At US Highway Safety Conference, partners present global and domestic success stories
Child Health Initiative partners NACTO, ITDP, WRI, National Center for Safe Routes to School, Safe Kids Worldwide, and the FIA Foundation called for safe and healthy journeys to school at Lifesavers, a major US Highway Safety Conference, presenting global and domestic efforts.
US highway safety leaders gathered at the annual Lifesavers conference, held 22-24 April in San Antonio, Texas. The Child Health Initiative presented a panel, ‘Protecting children on their way to and from school,’ to bring global success stories to a mostly domestic audience of public health and safety professionals, researchers, advocates, practitioners, and students.
The panel presented several initiatives including Vision Zero for Youth, being implemented in both the US and Mexico. Director of the National Center for Safe Routes to School, Nancy Pullen-Seufert presented how starting with students can be a catalyst to start to address speed, build community acceptance, and political will to target high risk areas. Michael Kodransky of ITDP, implementing Vision Zero for Youth in Mexico City, said: “All over the world - US included - there are a lack of sidewalks. In Mexico, road traffic injuries are a leading cause of death for young kids, and the second for adolescents. Vision Zero for Youth resonates with young people and helps them become champions of safe streets. When you make a street safe for children, you make it safe for everyone. You raise design standards.”

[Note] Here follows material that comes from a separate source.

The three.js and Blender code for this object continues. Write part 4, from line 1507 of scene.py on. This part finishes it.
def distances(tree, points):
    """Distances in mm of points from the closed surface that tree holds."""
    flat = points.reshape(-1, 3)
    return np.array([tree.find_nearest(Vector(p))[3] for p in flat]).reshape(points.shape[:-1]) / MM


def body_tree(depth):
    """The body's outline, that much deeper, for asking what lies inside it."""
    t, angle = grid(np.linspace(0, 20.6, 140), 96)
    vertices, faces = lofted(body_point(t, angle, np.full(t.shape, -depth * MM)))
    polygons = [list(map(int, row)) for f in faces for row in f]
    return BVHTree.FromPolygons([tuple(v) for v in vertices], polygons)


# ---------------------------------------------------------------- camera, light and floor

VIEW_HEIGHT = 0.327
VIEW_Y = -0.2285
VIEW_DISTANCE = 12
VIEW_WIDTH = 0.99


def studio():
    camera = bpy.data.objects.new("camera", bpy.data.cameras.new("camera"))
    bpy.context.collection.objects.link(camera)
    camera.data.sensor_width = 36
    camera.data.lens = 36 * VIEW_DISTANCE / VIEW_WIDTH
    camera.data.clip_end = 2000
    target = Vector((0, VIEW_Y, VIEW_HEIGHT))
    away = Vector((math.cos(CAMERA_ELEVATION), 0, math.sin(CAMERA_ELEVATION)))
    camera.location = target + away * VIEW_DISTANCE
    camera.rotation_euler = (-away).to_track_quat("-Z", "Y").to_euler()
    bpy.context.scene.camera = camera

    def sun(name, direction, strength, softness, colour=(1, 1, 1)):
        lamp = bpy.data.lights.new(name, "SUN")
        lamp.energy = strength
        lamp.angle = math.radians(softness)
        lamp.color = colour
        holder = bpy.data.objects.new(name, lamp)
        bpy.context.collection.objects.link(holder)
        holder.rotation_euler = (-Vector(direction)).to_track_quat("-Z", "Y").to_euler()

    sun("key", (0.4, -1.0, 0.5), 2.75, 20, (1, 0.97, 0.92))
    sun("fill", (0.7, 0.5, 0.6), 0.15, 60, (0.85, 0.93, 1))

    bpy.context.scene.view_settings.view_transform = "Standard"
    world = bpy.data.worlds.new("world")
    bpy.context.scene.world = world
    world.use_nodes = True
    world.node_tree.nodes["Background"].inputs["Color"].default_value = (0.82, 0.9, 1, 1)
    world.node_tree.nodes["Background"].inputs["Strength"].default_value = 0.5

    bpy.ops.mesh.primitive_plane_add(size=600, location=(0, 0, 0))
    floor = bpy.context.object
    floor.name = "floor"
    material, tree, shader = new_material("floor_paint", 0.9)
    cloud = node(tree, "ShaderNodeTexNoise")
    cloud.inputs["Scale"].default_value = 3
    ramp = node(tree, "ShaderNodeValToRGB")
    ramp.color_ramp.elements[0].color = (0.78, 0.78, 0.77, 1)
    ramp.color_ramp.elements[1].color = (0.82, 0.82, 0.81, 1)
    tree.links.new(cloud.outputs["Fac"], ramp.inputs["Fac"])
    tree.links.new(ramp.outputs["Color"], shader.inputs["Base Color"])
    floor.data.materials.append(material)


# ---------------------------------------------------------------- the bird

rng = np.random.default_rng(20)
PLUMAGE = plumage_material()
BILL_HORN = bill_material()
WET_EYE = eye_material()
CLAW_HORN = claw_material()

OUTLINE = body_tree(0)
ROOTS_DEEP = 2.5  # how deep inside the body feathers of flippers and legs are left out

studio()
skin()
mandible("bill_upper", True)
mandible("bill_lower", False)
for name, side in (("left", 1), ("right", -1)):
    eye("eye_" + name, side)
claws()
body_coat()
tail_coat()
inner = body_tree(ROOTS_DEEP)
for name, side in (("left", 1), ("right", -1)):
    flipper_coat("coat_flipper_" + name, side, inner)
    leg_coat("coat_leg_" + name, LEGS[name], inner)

NACTO and WRI have been improving safety through street design all over the world. “Rapid urban expansion is an opportunity for low- and middle-income countries to leapfrog 20 years of work towards adopting Vision Zero and a safe system approach. We are working with countries to adapt these lessons to a local context, a responsibility of the government and public health sectors,” said Anna Bray Sharpin of the World Resources Institute. She presented ‘Cities Safer by Design’ and findings from their recent report ‘Securing safe roads: the politics of change’ with the Overseas Development Institute, presenting case studies from Nairobi, Kenya; Mumbai, India, and Bogotá, Colombia.

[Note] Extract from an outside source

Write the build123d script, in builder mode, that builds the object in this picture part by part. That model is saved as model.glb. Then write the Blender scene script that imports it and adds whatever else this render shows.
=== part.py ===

Through their ‘Global Street Design Guide,’ NACTO has also been applying simple, low cost measures to make cities safer, more sustainable, and more livable. Melinda Hanson, Deputy Director of the NACTO Global Designing Cities Initiative highlighted their upcoming ‘Streets for Kids’ programme to place children at the centre of design efforts, supported by Botnar Foundation, Bernard van Leer Foundation, Bloomberg Philanthropies, and the FIA Foundation.
Many Safe Kids Worldwide coalition members attended the panel. Torine Creppy, President of Safe Kids Worldwide, said: “The Child Health Initiative has helped our coalitions look at this from a perspective of child’s rights. It takes a village to raise a child; now we’re raising a community that understands the importance of safe journeys to school.”

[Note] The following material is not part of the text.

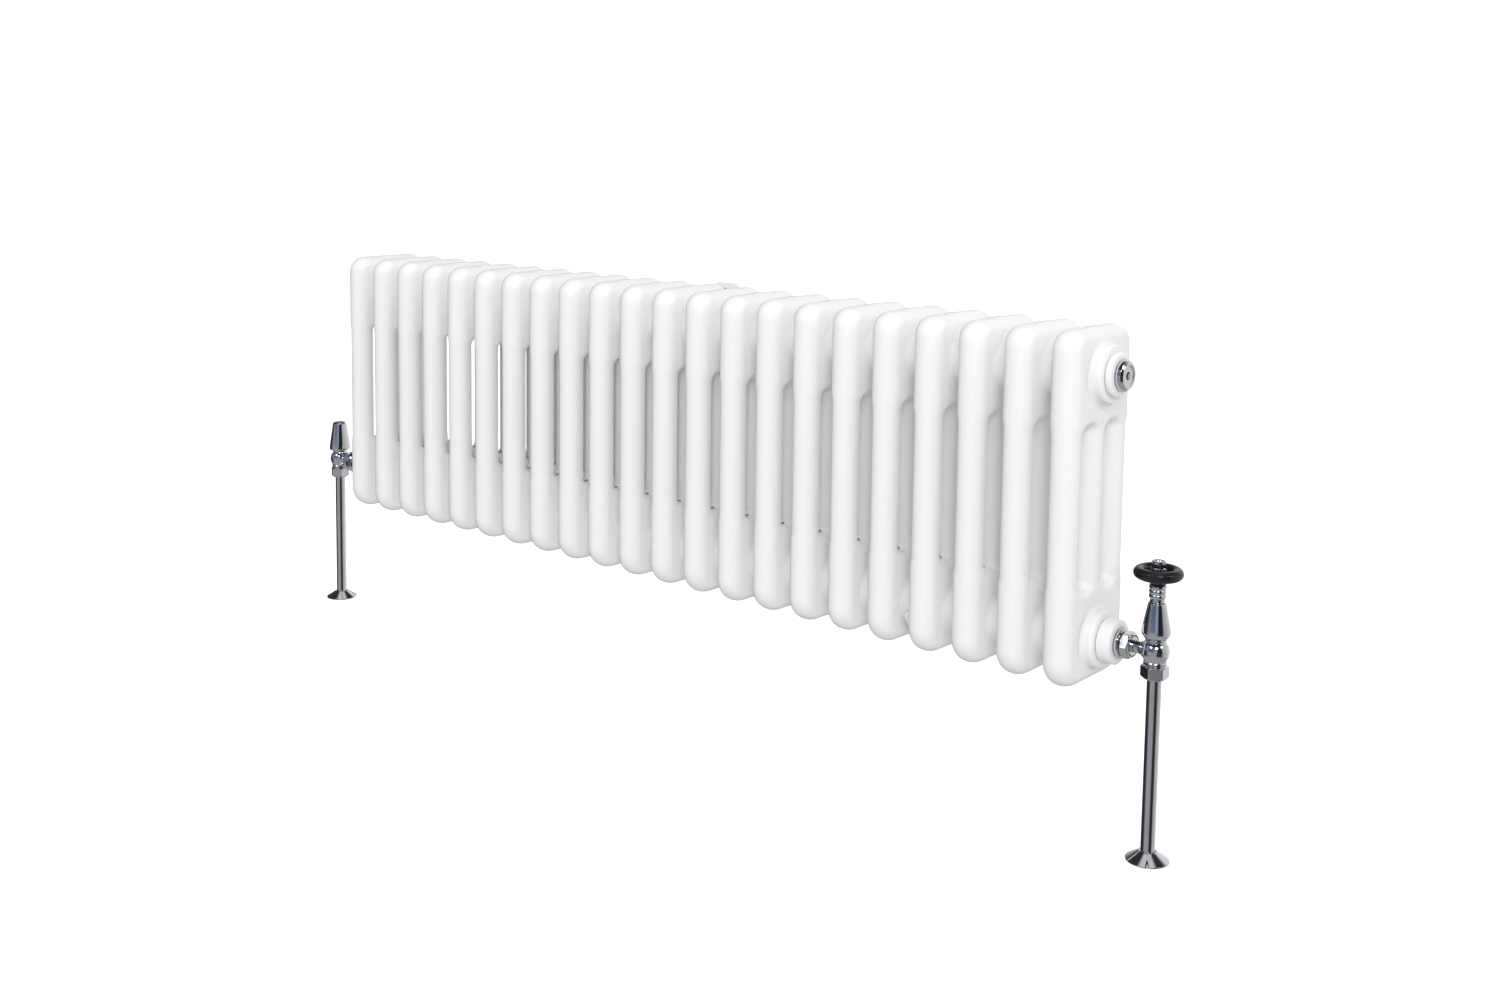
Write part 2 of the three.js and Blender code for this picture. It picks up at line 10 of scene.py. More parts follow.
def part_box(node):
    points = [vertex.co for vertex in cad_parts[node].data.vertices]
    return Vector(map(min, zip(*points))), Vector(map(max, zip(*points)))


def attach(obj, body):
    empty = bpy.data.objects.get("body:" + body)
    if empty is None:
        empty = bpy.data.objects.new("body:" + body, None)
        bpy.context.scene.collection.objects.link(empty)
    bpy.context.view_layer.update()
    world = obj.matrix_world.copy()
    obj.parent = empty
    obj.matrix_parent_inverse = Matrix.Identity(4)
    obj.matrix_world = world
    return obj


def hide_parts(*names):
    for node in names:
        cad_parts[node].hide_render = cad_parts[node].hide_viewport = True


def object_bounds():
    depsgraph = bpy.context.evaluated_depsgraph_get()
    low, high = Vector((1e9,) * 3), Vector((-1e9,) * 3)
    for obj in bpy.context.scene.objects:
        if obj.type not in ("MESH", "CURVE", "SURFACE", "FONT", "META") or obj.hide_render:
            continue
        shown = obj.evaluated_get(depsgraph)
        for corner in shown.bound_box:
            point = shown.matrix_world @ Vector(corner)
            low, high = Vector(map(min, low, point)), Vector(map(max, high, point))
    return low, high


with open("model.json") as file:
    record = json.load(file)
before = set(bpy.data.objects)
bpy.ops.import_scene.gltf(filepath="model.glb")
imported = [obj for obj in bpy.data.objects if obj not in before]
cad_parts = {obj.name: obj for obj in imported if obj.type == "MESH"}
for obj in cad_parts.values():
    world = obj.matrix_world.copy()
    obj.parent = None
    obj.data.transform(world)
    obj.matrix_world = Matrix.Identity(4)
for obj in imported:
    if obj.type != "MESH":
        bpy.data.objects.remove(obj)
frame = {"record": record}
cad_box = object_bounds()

MM = 0.001
SHARP_ANGLE = 38.0  # in degrees: edges that turn by more are shown sharp

# Section, from its upper hubs' axis: x across, y through its depth, z up
SECTION_COUNT = 22
SECTION_TOP = 38.0
SECTION_HALF_HEIGHT = 150.0
SECTION_HALF_DEPTH = 50.0
TOP_CORNER = 18.0
BOTTOM_CORNER = 24.0
COLUMN_RADIUS = 12.5
COLUMN_HALF_HEIGHT = 62.0  # from the middle up to where the columns turn into the heads
COLUMN_BLEND = 10.0
HEAD_HALF_WIDTH = 13.5
HEAD_ROUNDING = 10.0  # of the upper and lower edges
HEAD_PROUD = 1.01  # depth of the heads against that of the columns
SLOT_PLACE = 18.75
SLOT_HALF_WIDTH = 6.25
SLOT_HALF_HEIGHT = 68.0
SLOT_CORNER = 5.0
SLOT_ROUNDING = 8.0  # of the slots' ends
HUB_CENTRES = (0.0, -224.0)
HUB_RADIUS = 25.0
HUB_FILLET = 4.0
HUB_EDGE = 2.5
HUB_FACE = 22.35
HUB_BORE = 16.0
HUB_SIDES = 48
HUB_INNER = 27.2  # where the side view ends and the hub's wall begins
HUB_RINGS = (34.0, 32.0, 30.2, HUB_RADIUS + HUB_FILLET, 28.1, HUB_INNER)  # radii of the side view's rings
HUB_CLEAR = 35.0  # the side view's other points stay this far from a hub's axis

# End fittings, from the face of the hub or bush that they sit on
BUSH_LENGTHS = {"upper": 6.0, "lower": 13.0}
PLUG_LENGTH = 12.7

# Valves, from their own centre. The tail and the union nut are drawn from the face the tail sits on
NUT_TOP = -10.5
NECK_TOPS = {"right": 24.0, "left": 16.0}
BALL_RADIUS = 11.6
UNION_START = 4.3
EXTENSION = 32.0  # of the lockshield's tail

# Wall brackets, from the axis of the hub they hold
PLATE_TOP = 34.0
PLATE_BOTTOM = -50.0
PLATE_HALF_WIDTH = 16.0
PLATE_CORNER = 5.0
PLATE_THICKNESS = 4.0
HOLE_HEIGHTS = (24.0, -42.0)
HOLE_RADIUS = 3.0


# ---------------------------------------------------------------- materials

def new_material(name):
    material = bpy.data.materials.new(name)
    material.use_nodes = True
    nodes, links = material.node_tree.nodes, material.node_tree.links
    return material, nodes, links, nodes["Principled BSDF"]


def noise(nodes, links, scale, detail, stretch=(1.0, 1.0, 1.0)):
    """Noise in object space, in features per metre."""
    place = nodes.new("ShaderNodeTexCoord")
    mapping = nodes.new("ShaderNodeMapping")
    mapping.inputs["Scale"].default_value = stretch
    texture = nodes.new("ShaderNodeTexNoise")
    texture.inputs["Scale"].default_value = scale
    texture.inputs["Detail"].default_value = detail
    links.new(place.outputs["Object"], mapping.inputs["Vector"])
    links.new(mapping.outputs["Vector"], texture.inputs["Vector"])
    return texture.outputs["Fac"]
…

Natalie Draisin, North American Director of the FIA Foundation, said: “Around the world, about one million children per year don’t go to school because of dangers on our roads. The US is not immune to this global epidemic – road traffic crashes are the leading killer of children over age five. We can learn from the work of our Child Health Initiative partners. We have an opportunity to view the world vicariously, through the eyes of urban planners, the school community, child rights advocates, designers, and engineers. We must work together to apply these practical solutions in our communities.”